Reputation: 702
I have a dataframe like this:
import pandas as pd
import numpy as np
df = pd.DataFrame({"a":[10, 13, 15, 30],
"b:1":[np.nan, np.nan, 13, 14],
"b:2":[6, 7, np.nan, np.nan]})
I would like to combine columns when they start with "b:" into one column "b". I could simply use df["b"] = df["b:1"].combine_first(df["b:2"])
in this case, but this is an example of a larger dataframe and sometimes it can has also something like "b:3" and forward, or even other columns with "c:1, c:2" and these last ones I wouldn't like to merge.

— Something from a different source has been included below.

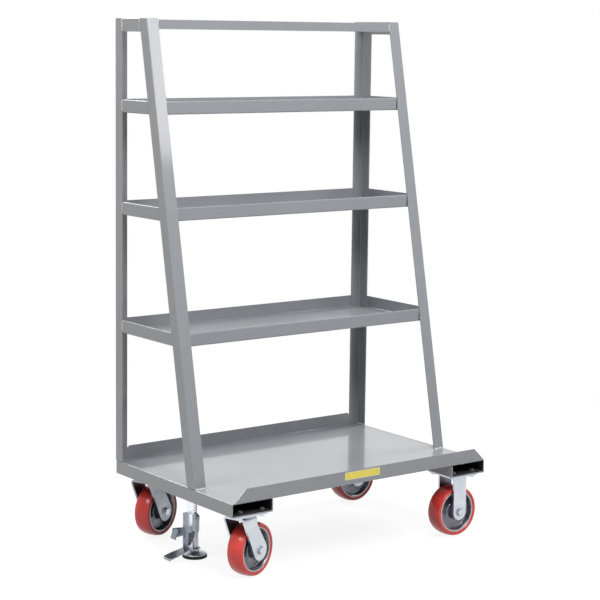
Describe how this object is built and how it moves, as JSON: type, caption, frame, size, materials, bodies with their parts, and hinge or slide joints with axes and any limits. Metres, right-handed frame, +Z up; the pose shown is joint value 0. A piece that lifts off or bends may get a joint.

Anyone could show me how I could do that so my final dataframe would be:
df
Out[23]:
a b:1 b:2 b
0 10 NaN 6.0 6.0
1 13 NaN 7.0 7.0
2 15 13.0 NaN 13.0
3 30 14.0 NaN 14.0
Upvotes: 1
Views: 822
Reputation: 25353
Another possible solution:
df['b'] = df.T[lambda x: x.index.str.startswith('b:')].ffill().bfill().iloc[0]
Output:
a b:1 b:2 b
0 10 NaN 6.0 6.0
1 13 NaN 7.0 7.0
2 15 13.0 NaN 13.0
3 30 14.0 NaN 14.0
Upvotes: 0
Reputation: 867
This might help you out:
from functools import reduce
import pandas as pd
import numpy as np
df = ... # define DataFrame
exclude_cols = ['c', 'd'] # List the columns that should be excluded from merging
included_cols = []
for col in df.columns:
if ':' in col:
base_col = col.split(':')[0]
if base_col in included_cols:
continue
associated_cols = [c for c in df.columns if f"{base_col}:" in col]

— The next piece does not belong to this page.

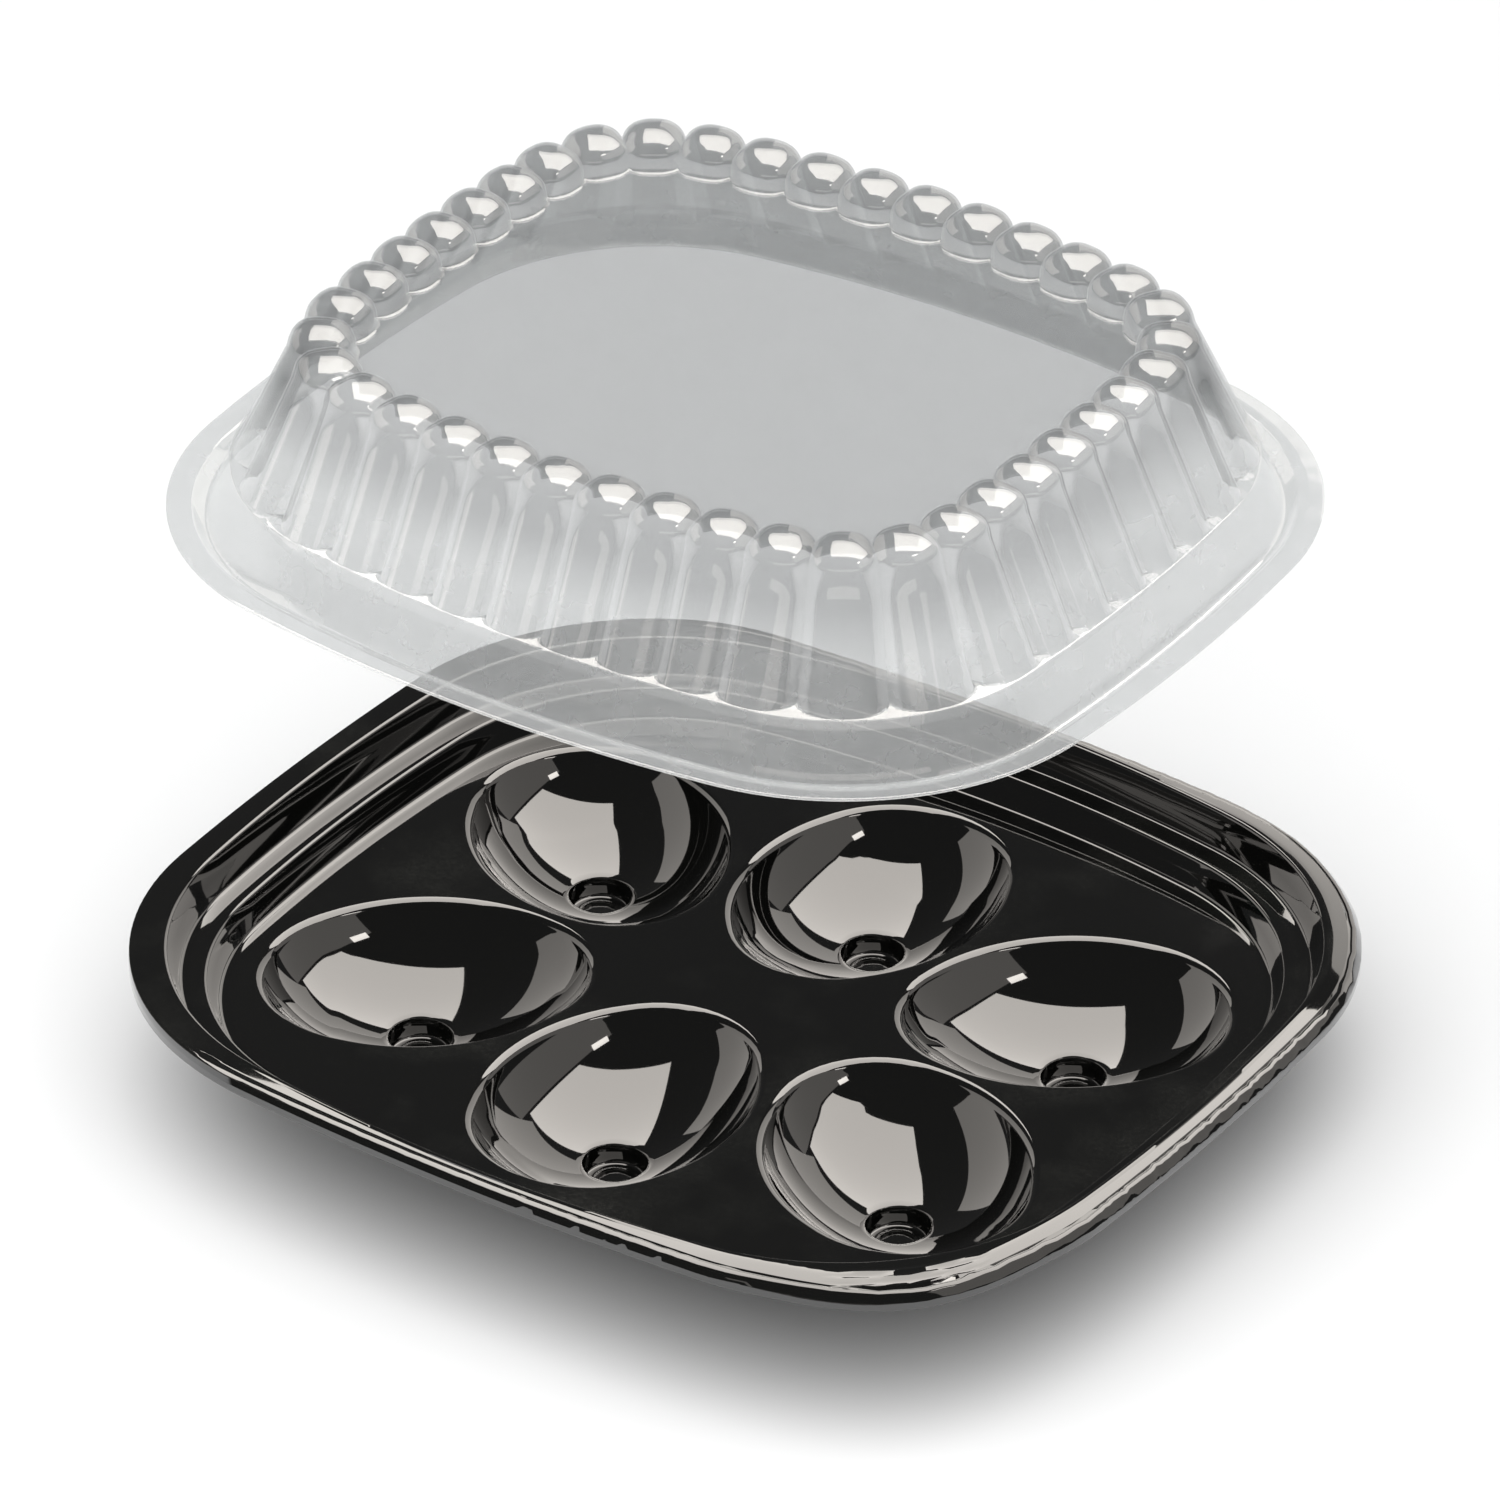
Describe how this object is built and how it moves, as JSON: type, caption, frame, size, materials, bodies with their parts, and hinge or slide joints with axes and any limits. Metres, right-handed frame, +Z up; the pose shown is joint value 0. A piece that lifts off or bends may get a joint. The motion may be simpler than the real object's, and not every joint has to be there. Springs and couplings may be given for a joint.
{
  "type": "egg carton",
  "caption": "Shallow tray with egg-shaped wells in a ring and a clear fluted dome lid that drops into the recess of its rim.",
  "frame": {"origin": "middle of the tray's plan, on the surface that its well pockets stand on", "axes": "+X along the tray's length, +Y across it towards the back, +Z up"},
  "size_m": [0.2, 0.18, 0.1562],
  "materials": {
    "black_plastic": "glossy thermoformed polystyrene sheet",
    "clear_plastic": "clear glossy thermoformed sheet"
  },
  "bodies": {
    "tray": {"tray": "black_plastic"},
    "lid": {"lid": "clear_plastic"}
  },
  "joints": [
    {"name": "lid_lift", "type": "slide", "parent": "tray", "child": "lid", "axis": [0, 0, 1], "range_m": [-0.098, 0.02]}
  ]
}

df[base_col] = reduce(lambda x, y: x.combine_first(y), [df[c] for c in associated_cols])
included_cols.append(base_col)
Upvotes: 0
Reputation: 3845
You can use str.contains
for df.columns
and then sum on axis=1
:
col_b = df.columns[df.columns.str.contains('b')]
df['b'] = df[col_b].sum(axis=1)
Upvotes: 3